Reply with one number only: the count of lines below that contain the word "each".
* start Record extracts *
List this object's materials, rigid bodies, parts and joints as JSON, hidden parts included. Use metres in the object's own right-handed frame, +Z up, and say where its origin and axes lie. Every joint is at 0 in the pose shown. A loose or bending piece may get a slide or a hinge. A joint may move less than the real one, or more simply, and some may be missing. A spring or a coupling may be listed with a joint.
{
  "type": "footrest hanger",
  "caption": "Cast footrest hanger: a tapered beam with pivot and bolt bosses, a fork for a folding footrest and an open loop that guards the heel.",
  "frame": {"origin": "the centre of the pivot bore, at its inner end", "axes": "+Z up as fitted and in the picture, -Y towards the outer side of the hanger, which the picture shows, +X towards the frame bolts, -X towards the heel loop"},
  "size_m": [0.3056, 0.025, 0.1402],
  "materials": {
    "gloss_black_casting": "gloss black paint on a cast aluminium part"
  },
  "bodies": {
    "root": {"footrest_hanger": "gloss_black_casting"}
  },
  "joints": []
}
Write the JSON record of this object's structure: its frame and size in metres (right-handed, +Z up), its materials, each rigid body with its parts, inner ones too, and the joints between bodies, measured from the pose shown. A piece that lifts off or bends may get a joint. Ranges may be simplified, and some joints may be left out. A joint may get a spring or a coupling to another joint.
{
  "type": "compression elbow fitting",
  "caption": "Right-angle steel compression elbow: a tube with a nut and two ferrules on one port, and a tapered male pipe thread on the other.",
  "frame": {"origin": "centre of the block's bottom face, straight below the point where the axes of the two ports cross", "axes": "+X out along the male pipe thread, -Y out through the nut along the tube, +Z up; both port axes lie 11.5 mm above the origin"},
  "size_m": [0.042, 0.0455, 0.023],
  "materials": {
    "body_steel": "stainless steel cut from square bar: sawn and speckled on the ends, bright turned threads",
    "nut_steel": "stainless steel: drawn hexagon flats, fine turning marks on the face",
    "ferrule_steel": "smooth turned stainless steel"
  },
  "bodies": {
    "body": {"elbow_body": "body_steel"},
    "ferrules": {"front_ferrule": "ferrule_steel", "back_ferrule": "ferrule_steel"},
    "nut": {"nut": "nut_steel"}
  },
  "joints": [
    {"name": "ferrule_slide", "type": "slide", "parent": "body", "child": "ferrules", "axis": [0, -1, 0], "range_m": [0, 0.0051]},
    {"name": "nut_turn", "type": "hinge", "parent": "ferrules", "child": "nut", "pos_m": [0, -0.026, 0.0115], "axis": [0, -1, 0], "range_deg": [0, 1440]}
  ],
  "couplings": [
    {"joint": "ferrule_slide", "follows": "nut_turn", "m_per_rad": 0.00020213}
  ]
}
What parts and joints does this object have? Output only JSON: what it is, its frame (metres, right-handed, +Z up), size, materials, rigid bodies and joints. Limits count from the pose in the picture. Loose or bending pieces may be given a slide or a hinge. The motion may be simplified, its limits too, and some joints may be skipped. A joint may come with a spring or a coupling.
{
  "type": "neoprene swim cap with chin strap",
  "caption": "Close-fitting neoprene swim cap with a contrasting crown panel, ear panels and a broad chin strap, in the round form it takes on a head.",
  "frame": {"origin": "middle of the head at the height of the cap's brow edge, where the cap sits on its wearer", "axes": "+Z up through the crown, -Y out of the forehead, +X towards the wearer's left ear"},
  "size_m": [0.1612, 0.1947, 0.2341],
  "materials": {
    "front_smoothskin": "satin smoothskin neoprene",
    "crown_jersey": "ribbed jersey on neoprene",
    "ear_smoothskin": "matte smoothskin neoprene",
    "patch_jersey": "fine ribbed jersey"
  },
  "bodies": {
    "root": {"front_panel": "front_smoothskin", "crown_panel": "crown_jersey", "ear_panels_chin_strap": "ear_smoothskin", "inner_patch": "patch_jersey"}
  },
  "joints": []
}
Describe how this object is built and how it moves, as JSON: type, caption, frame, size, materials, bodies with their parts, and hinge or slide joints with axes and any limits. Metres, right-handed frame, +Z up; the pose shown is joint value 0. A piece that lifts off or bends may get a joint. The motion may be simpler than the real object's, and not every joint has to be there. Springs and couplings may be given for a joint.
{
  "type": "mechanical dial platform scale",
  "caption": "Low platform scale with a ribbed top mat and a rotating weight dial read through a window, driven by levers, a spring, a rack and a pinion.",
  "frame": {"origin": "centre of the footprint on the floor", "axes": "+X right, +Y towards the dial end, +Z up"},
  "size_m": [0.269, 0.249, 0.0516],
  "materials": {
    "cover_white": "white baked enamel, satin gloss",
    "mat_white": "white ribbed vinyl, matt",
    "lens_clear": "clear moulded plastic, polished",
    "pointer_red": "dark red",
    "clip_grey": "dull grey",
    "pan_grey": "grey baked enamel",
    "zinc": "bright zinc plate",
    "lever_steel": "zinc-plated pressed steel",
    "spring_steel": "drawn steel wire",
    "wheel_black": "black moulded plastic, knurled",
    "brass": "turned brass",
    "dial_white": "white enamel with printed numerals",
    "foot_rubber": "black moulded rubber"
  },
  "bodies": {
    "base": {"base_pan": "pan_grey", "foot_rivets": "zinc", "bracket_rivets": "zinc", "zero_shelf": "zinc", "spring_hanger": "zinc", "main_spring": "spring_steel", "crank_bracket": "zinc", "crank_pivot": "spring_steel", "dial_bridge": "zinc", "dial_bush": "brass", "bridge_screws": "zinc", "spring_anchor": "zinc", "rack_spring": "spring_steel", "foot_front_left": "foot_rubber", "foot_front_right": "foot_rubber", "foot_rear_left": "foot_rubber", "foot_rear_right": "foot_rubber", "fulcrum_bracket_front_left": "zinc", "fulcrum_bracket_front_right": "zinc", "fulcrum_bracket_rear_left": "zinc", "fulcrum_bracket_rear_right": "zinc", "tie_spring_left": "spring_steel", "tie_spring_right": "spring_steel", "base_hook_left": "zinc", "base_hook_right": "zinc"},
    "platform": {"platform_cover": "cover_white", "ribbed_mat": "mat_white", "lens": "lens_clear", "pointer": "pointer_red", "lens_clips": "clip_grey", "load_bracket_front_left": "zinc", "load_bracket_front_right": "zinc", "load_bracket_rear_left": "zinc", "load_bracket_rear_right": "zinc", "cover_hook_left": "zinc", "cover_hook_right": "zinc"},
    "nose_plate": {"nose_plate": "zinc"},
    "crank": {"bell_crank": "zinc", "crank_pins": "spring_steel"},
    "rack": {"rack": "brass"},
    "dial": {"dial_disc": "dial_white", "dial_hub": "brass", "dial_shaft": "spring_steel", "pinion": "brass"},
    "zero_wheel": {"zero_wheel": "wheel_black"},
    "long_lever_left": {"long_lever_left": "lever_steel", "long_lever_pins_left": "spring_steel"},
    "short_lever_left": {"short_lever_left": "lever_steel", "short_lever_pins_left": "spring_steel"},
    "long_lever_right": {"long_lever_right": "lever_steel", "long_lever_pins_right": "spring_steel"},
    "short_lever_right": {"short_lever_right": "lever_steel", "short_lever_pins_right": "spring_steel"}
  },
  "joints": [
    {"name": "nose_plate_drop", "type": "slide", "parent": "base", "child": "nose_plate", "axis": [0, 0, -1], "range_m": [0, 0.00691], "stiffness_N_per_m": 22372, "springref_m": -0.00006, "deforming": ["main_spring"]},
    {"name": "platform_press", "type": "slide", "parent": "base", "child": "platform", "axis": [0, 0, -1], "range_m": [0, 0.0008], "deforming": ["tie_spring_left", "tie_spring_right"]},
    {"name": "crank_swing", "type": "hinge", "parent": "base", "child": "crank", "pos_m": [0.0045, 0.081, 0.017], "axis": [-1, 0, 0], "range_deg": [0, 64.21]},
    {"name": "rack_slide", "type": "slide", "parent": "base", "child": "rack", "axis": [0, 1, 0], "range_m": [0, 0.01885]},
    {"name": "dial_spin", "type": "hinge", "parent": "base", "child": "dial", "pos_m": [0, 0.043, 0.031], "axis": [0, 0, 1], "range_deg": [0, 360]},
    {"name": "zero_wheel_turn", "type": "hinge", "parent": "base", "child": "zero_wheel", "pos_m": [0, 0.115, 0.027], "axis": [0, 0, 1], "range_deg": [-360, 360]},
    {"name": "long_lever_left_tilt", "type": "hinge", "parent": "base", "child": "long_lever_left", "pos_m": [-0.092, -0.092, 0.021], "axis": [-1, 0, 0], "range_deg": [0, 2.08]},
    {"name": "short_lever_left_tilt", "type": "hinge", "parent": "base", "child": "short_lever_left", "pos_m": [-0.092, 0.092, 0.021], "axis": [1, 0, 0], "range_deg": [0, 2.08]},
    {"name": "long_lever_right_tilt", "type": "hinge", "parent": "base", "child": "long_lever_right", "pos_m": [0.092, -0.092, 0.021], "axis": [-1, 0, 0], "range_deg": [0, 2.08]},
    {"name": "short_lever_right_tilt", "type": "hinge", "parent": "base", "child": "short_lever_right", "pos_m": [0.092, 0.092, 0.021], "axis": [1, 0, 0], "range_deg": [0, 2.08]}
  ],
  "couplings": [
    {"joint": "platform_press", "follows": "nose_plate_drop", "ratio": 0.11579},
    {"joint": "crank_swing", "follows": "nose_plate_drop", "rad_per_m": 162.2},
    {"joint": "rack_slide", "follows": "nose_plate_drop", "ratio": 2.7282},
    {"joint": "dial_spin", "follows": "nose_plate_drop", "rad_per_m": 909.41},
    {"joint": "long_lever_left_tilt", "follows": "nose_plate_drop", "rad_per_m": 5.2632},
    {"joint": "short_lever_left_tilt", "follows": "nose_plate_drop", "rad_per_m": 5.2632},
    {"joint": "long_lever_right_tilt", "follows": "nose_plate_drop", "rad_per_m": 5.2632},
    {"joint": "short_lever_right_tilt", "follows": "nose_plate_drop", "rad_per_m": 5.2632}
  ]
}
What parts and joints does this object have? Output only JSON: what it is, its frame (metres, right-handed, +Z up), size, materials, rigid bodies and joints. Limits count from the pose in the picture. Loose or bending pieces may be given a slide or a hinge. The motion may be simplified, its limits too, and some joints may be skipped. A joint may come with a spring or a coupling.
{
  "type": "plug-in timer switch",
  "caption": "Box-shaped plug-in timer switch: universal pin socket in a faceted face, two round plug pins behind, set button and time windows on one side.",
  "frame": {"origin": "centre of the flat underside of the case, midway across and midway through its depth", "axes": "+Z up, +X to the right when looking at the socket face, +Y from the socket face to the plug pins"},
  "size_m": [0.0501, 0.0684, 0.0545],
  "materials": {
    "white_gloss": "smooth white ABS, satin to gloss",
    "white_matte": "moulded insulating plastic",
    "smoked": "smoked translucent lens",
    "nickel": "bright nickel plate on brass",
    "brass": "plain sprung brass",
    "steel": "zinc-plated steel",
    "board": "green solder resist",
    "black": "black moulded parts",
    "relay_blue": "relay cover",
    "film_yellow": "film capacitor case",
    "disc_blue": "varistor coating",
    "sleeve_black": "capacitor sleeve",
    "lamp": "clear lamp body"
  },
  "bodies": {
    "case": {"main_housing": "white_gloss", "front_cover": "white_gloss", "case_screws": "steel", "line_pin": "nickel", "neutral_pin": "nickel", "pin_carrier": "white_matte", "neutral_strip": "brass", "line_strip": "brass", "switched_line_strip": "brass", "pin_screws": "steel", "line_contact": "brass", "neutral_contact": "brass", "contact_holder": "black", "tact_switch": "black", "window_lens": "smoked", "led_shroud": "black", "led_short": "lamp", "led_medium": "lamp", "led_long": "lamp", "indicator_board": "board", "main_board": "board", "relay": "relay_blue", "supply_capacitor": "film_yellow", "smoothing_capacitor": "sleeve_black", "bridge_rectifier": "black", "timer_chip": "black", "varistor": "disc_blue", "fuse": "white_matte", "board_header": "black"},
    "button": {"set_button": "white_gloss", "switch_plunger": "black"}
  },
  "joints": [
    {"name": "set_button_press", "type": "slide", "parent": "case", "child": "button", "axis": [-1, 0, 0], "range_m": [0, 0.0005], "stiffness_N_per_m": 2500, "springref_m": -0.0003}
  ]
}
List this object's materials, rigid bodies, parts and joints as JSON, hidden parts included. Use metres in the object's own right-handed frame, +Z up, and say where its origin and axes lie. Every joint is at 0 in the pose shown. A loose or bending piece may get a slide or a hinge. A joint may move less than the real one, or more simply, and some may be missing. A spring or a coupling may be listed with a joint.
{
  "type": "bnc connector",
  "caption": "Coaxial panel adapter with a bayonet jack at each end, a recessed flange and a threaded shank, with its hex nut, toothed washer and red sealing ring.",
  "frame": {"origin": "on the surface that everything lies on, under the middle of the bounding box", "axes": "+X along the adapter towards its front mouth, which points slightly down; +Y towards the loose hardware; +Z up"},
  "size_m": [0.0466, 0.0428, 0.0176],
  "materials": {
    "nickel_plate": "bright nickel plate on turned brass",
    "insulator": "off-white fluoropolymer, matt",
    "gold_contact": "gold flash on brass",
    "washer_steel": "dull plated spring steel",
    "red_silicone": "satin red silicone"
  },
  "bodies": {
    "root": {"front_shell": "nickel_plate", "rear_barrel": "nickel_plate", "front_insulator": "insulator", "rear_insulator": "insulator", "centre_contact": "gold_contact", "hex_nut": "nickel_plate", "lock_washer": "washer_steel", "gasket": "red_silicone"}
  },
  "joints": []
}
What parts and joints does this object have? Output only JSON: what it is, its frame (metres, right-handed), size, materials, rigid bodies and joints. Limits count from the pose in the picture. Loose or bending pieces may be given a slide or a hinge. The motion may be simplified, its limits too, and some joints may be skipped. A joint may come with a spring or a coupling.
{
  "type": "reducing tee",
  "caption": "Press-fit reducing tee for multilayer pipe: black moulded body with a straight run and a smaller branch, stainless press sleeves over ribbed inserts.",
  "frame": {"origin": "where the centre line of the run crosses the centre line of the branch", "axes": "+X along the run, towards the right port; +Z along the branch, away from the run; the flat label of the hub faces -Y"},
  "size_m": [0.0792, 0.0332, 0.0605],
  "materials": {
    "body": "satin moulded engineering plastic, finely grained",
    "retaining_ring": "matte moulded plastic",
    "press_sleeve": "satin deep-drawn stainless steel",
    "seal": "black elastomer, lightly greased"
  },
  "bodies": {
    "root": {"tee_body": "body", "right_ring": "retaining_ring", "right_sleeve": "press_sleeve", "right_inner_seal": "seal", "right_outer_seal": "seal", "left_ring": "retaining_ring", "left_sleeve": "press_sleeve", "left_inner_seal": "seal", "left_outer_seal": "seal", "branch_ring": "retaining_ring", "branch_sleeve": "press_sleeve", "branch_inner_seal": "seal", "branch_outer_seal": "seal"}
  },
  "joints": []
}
* end Record extracts *
> **Finished exercise**
2